DO THIS: The listing below should be written out exactly; please include all of it.

Entries with model source code:
##########
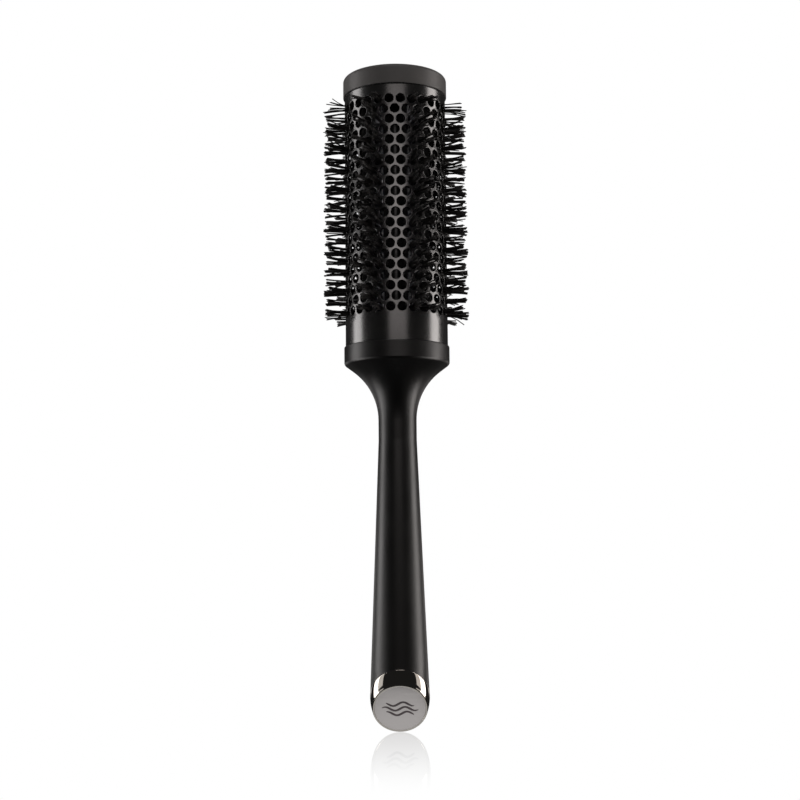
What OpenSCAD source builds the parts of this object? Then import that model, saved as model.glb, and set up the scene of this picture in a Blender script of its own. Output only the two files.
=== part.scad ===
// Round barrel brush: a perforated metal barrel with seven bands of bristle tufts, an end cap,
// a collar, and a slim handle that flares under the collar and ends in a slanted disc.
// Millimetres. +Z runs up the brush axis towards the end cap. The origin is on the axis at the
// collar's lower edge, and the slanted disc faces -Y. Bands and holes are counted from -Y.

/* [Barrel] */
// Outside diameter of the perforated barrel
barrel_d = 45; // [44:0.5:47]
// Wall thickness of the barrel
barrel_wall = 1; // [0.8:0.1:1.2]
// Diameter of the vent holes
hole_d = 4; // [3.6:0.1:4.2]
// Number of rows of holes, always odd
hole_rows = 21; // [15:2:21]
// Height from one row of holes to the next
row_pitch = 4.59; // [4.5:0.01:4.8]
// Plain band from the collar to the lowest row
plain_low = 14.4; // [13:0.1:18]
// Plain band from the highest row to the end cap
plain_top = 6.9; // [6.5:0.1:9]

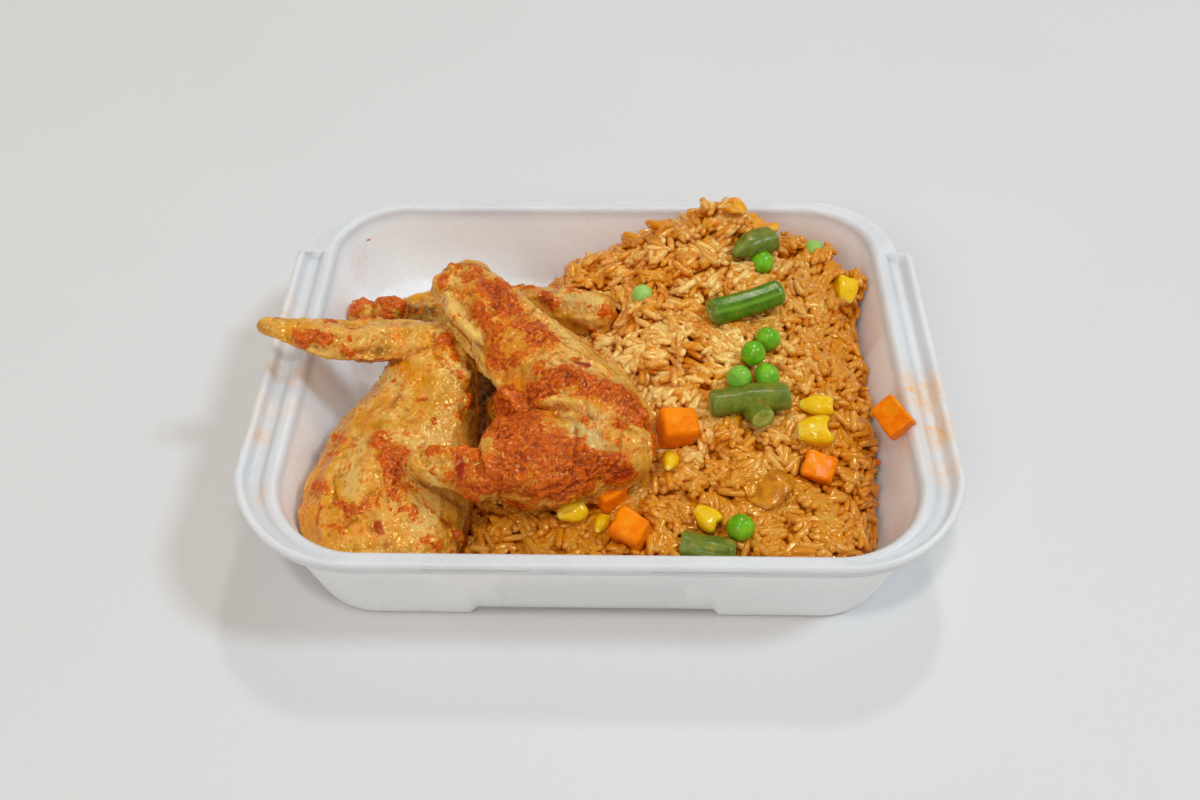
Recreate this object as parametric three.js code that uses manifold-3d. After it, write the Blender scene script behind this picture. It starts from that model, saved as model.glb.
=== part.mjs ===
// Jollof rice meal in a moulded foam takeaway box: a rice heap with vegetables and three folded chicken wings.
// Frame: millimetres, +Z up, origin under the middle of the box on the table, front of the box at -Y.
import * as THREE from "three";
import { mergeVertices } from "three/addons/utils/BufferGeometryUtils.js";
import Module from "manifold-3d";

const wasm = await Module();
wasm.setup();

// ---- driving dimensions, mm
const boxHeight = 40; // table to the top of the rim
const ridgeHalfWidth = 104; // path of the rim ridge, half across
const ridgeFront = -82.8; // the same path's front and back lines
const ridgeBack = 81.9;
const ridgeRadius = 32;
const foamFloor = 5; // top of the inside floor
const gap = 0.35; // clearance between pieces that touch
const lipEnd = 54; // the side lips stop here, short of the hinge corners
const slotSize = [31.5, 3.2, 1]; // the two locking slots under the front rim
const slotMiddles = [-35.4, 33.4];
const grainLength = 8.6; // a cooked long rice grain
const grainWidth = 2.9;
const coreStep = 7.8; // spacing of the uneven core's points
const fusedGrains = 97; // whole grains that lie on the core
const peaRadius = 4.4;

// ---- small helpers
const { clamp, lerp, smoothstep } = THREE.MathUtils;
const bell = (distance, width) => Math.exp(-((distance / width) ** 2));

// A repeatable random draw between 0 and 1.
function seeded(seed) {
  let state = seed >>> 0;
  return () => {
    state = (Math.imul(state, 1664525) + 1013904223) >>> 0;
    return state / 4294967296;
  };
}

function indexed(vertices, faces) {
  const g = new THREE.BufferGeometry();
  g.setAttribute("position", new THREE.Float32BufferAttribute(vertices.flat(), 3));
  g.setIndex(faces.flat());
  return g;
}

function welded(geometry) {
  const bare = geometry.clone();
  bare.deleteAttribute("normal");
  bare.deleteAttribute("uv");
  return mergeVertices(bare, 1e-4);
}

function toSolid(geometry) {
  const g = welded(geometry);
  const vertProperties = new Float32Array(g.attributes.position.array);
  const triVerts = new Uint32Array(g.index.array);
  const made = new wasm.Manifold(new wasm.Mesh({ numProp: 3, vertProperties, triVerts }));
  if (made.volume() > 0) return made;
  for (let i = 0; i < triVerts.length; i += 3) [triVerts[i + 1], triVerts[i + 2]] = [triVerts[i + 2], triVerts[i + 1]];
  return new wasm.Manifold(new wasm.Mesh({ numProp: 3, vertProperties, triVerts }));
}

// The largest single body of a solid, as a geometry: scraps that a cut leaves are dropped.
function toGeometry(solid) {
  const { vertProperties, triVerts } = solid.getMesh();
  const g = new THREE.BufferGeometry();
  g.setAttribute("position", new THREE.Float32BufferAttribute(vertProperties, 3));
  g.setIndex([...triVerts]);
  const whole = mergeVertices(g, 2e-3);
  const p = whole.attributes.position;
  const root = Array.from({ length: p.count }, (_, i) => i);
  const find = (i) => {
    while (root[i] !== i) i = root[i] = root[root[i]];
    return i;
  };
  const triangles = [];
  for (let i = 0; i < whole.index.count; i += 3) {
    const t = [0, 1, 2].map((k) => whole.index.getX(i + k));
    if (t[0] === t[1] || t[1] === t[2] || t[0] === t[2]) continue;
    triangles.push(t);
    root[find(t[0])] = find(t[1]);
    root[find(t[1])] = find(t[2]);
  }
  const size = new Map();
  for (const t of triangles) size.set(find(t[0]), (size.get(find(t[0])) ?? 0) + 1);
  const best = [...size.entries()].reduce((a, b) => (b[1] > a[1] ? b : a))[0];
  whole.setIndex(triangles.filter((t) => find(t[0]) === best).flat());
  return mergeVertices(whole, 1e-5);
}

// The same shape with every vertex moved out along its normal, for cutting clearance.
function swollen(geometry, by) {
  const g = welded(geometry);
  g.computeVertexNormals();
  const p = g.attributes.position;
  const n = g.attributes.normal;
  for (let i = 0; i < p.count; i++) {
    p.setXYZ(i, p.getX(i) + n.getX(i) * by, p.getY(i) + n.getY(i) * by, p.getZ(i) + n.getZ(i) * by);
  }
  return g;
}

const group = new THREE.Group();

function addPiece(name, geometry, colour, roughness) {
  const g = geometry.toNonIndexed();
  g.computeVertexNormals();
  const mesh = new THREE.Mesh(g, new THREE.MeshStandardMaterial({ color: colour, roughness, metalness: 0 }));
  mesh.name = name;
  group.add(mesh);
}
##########
OUTPUT BELOW:
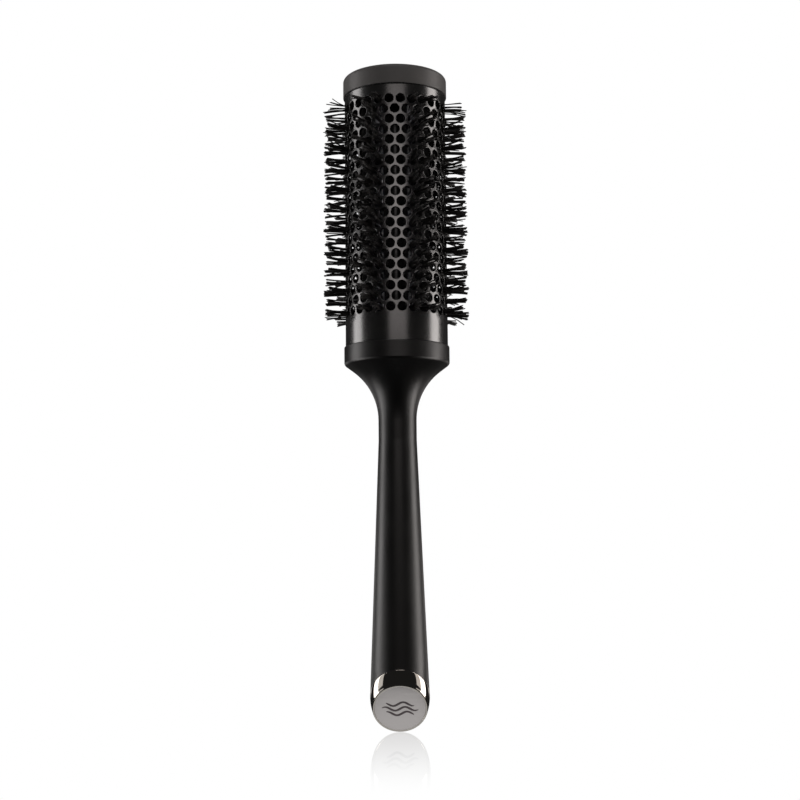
What OpenSCAD source builds the parts of this object? Then import that model, saved as model.glb, and set up the scene of this picture in a Blender script of its own. Output only the two files.
=== part.scad ===
// Round barrel brush: a perforated metal barrel with seven bands of bristle tufts, an end cap,
// a collar, and a slim handle that flares under the collar and ends in a slanted disc.
// Millimetres. +Z runs up the brush axis towards the end cap. The origin is on the axis at the
// collar's lower edge, and the slanted disc faces -Y. Bands and holes are counted from -Y.

/* [Barrel] */
// Outside diameter of the perforated barrel
barrel_d = 45; // [44:0.5:47]
// Wall thickness of the barrel
barrel_wall = 1; // [0.8:0.1:1.2]
// Diameter of the vent holes
hole_d = 4; // [3.6:0.1:4.2]
// Number of rows of holes, always odd
hole_rows = 21; // [15:2:21]
// Height from one row of holes to the next
row_pitch = 4.59; // [4.5:0.01:4.8]
// Plain band from the collar to the lowest row
plain_low = 14.4; // [13:0.1:18]
// Plain band from the highest row to the end cap
plain_top = 6.9; // [6.5:0.1:9]

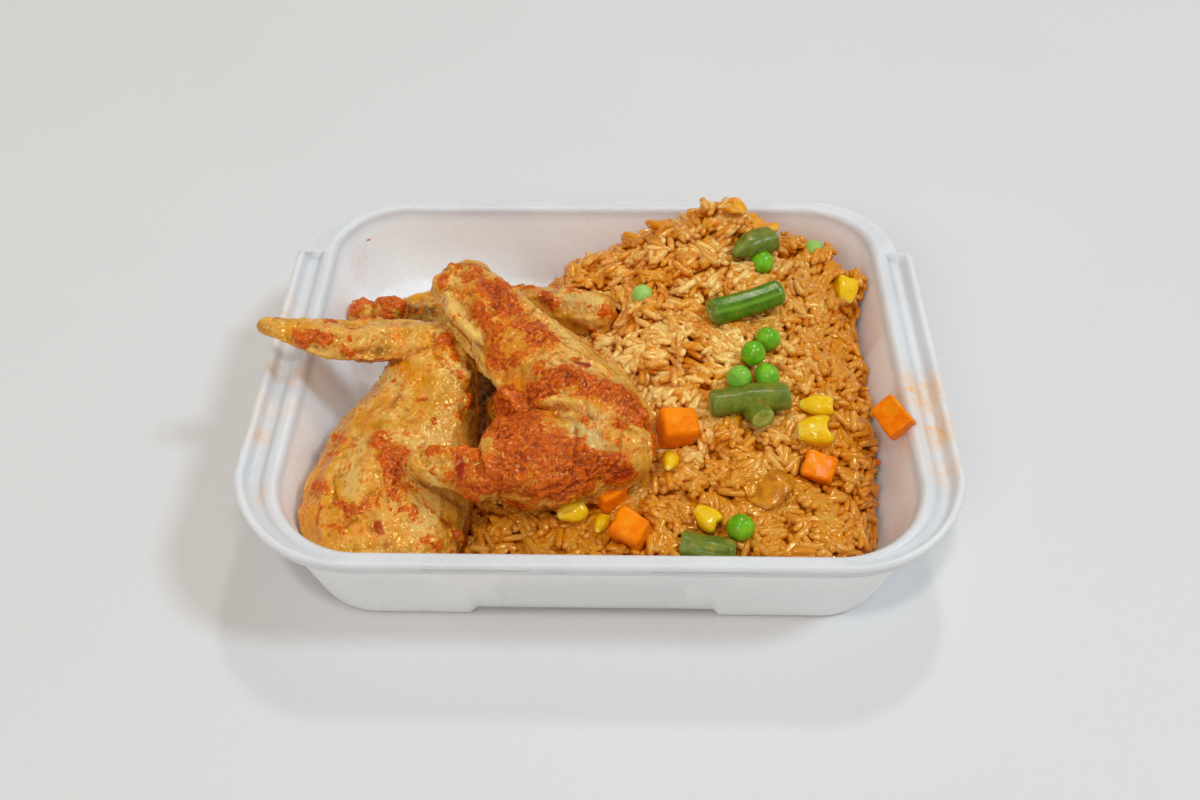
Recreate this object as parametric three.js code that uses manifold-3d. After it, write the Blender scene script behind this picture. It starts from that model, saved as model.glb.
=== part.mjs ===
// Jollof rice meal in a moulded foam takeaway box: a rice heap with vegetables and three folded chicken wings.
// Frame: millimetres, +Z up, origin under the middle of the box on the table, front of the box at -Y.
import * as THREE from "three";
import { mergeVertices } from "three/addons/utils/BufferGeometryUtils.js";
import Module from "manifold-3d";

const wasm = await Module();
wasm.setup();

// ---- driving dimensions, mm
const boxHeight = 40; // table to the top of the rim
const ridgeHalfWidth = 104; // path of the rim ridge, half across
const ridgeFront = -82.8; // the same path's front and back lines
const ridgeBack = 81.9;
const ridgeRadius = 32;
const foamFloor = 5; // top of the inside floor
const gap = 0.35; // clearance between pieces that touch
const lipEnd = 54; // the side lips stop here, short of the hinge corners
const slotSize = [31.5, 3.2, 1]; // the two locking slots under the front rim
const slotMiddles = [-35.4, 33.4];
const grainLength = 8.6; // a cooked long rice grain
const grainWidth = 2.9;
const coreStep = 7.8; // spacing of the uneven core's points
const fusedGrains = 97; // whole grains that lie on the core
const peaRadius = 4.4;

// ---- small helpers
const { clamp, lerp, smoothstep } = THREE.MathUtils;
const bell = (distance, width) => Math.exp(-((distance / width) ** 2));

// A repeatable random draw between 0 and 1.
function seeded(seed) {
  let state = seed >>> 0;
  return () => {
    state = (Math.imul(state, 1664525) + 1013904223) >>> 0;
    return state / 4294967296;
  };
}

function indexed(vertices, faces) {
  const g = new THREE.BufferGeometry();
  g.setAttribute("position", new THREE.Float32BufferAttribute(vertices.flat(), 3));
  g.setIndex(faces.flat());
  return g;
}

function welded(geometry) {
  const bare = geometry.clone();
  bare.deleteAttribute("normal");
  bare.deleteAttribute("uv");
  return mergeVertices(bare, 1e-4);
}

function toSolid(geometry) {
  const g = welded(geometry);
  const vertProperties = new Float32Array(g.attributes.position.array);
  const triVerts = new Uint32Array(g.index.array);
  const made = new wasm.Manifold(new wasm.Mesh({ numProp: 3, vertProperties, triVerts }));
  if (made.volume() > 0) return made;
  for (let i = 0; i < triVerts.length; i += 3) [triVerts[i + 1], triVerts[i + 2]] = [triVerts[i + 2], triVerts[i + 1]];
  return new wasm.Manifold(new wasm.Mesh({ numProp: 3, vertProperties, triVerts }));
}

// The largest single body of a solid, as a geometry: scraps that a cut leaves are dropped.
function toGeometry(solid) {
  const { vertProperties, triVerts } = solid.getMesh();
  const g = new THREE.BufferGeometry();
  g.setAttribute("position", new THREE.Float32BufferAttribute(vertProperties, 3));
  g.setIndex([...triVerts]);
  const whole = mergeVertices(g, 2e-3);
  const p = whole.attributes.position;
  const root = Array.from({ length: p.count }, (_, i) => i);
  const find = (i) => {
    while (root[i] !== i) i = root[i] = root[root[i]];
    return i;
  };
  const triangles = [];
  for (let i = 0; i < whole.index.count; i += 3) {
    const t = [0, 1, 2].map((k) => whole.index.getX(i + k));
    if (t[0] === t[1] || t[1] === t[2] || t[0] === t[2]) continue;
    triangles.push(t);
    root[find(t[0])] = find(t[1]);
    root[find(t[1])] = find(t[2]);
  }
  const size = new Map();
  for (const t of triangles) size.set(find(t[0]), (size.get(find(t[0])) ?? 0) + 1);
  const best = [...size.entries()].reduce((a, b) => (b[1] > a[1] ? b : a))[0];
  whole.setIndex(triangles.filter((t) => find(t[0]) === best).flat());
  return mergeVertices(whole, 1e-5);
}

// The same shape with every vertex moved out along its normal, for cutting clearance.
function swollen(geometry, by) {
  const g = welded(geometry);
  g.computeVertexNormals();
  const p = g.attributes.position;
  const n = g.attributes.normal;
  for (let i = 0; i < p.count; i++) {
    p.setXYZ(i, p.getX(i) + n.getX(i) * by, p.getY(i) + n.getY(i) * by, p.getZ(i) + n.getZ(i) * by);
  }
  return g;
}

const group = new THREE.Group();

function addPiece(name, geometry, colour, roughness) {
  const g = geometry.toNonIndexed();
  g.computeVertexNormals();
  const mesh = new THREE.Mesh(g, new THREE.MeshStandardMaterial({ color: colour, roughness, metalness: 0 }));
  mesh.name = name;
  group.add(mesh);
}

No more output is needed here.